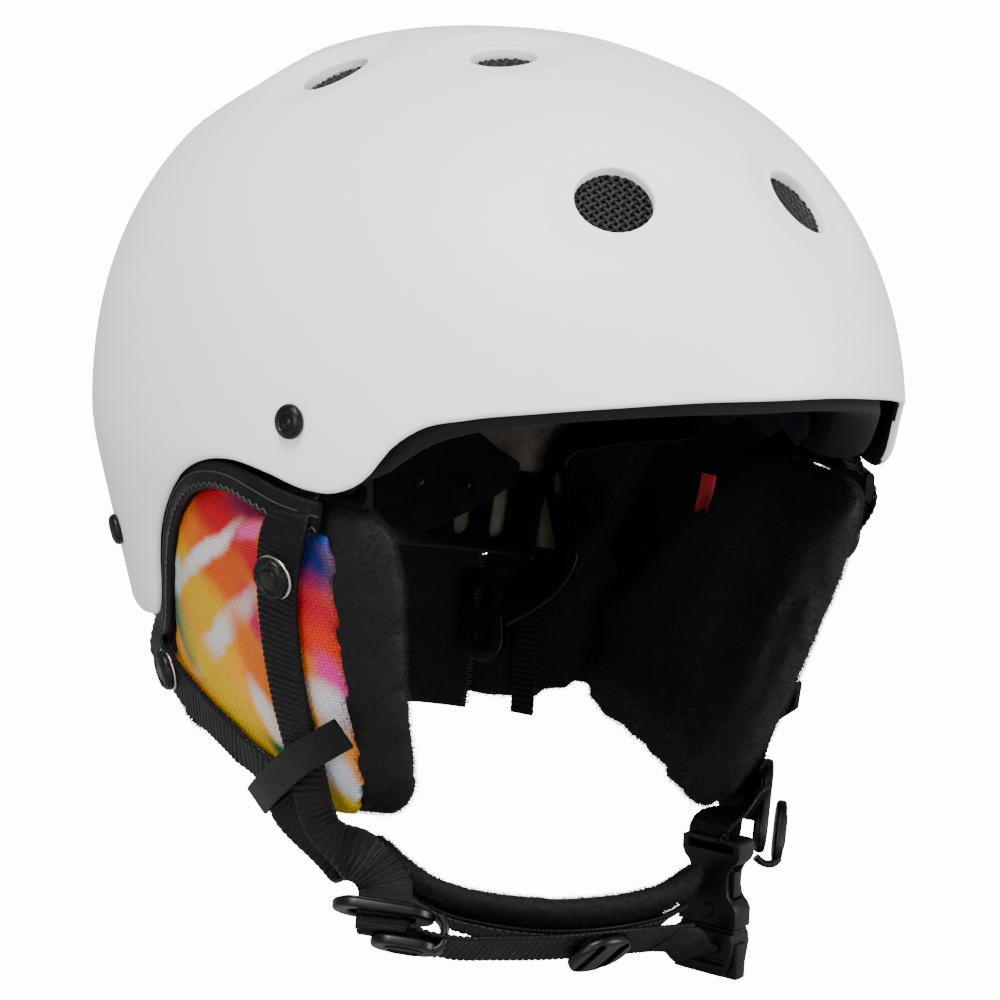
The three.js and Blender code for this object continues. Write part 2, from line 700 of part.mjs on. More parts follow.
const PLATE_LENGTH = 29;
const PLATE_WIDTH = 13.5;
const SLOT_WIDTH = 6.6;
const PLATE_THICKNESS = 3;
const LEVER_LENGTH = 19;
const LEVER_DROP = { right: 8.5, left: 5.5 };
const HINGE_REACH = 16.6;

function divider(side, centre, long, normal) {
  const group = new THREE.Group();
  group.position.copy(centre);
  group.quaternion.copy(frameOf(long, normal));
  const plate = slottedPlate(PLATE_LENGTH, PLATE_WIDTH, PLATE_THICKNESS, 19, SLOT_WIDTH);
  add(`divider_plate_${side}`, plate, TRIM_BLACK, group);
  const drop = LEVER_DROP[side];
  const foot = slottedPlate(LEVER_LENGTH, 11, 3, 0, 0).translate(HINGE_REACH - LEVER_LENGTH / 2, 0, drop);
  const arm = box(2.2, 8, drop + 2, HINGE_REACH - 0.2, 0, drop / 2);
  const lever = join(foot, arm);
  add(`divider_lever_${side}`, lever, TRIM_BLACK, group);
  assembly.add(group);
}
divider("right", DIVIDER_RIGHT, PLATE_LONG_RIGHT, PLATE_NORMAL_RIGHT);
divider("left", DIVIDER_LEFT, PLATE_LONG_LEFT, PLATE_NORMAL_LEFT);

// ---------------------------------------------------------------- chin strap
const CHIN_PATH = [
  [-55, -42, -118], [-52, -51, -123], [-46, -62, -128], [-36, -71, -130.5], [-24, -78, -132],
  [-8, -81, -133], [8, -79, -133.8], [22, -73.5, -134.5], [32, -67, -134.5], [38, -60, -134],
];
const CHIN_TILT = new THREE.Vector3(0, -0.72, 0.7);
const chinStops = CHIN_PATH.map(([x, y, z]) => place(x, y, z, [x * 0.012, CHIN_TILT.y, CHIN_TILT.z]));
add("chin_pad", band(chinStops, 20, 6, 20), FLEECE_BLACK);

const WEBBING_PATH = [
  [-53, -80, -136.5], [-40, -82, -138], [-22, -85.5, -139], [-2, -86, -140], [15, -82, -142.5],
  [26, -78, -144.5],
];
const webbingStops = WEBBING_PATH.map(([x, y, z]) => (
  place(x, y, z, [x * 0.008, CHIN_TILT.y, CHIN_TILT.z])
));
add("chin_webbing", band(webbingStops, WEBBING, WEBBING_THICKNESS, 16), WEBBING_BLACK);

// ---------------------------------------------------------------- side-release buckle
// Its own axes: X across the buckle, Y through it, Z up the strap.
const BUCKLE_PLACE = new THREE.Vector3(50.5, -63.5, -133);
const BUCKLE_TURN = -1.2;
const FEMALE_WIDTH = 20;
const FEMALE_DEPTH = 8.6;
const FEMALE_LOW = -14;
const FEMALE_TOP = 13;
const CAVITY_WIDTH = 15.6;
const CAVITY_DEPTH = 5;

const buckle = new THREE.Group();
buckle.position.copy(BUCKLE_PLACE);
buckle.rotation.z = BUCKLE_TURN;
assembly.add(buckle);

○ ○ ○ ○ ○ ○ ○

What is needed: From the first line above through the line that contains "const HINGE_REACH = 16.6;", quote each line exactly. Output nothing more.

Completed exercise:
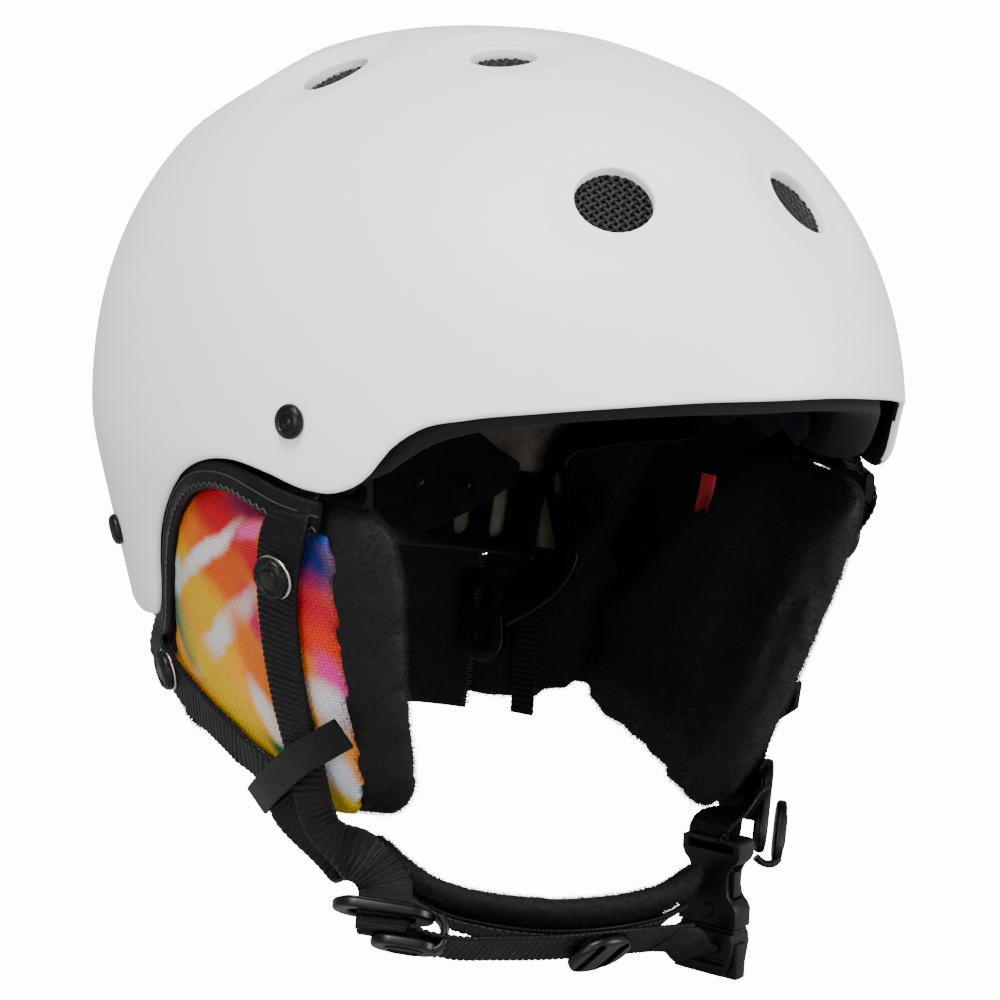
The three.js and Blender code for this object continues. Write part 2, from line 700 of part.mjs on. More parts follow.
const PLATE_LENGTH = 29;
const PLATE_WIDTH = 13.5;
const SLOT_WIDTH = 6.6;
const PLATE_THICKNESS = 3;
const LEVER_LENGTH = 19;
const LEVER_DROP = { right: 8.5, left: 5.5 };
const HINGE_REACH = 16.6;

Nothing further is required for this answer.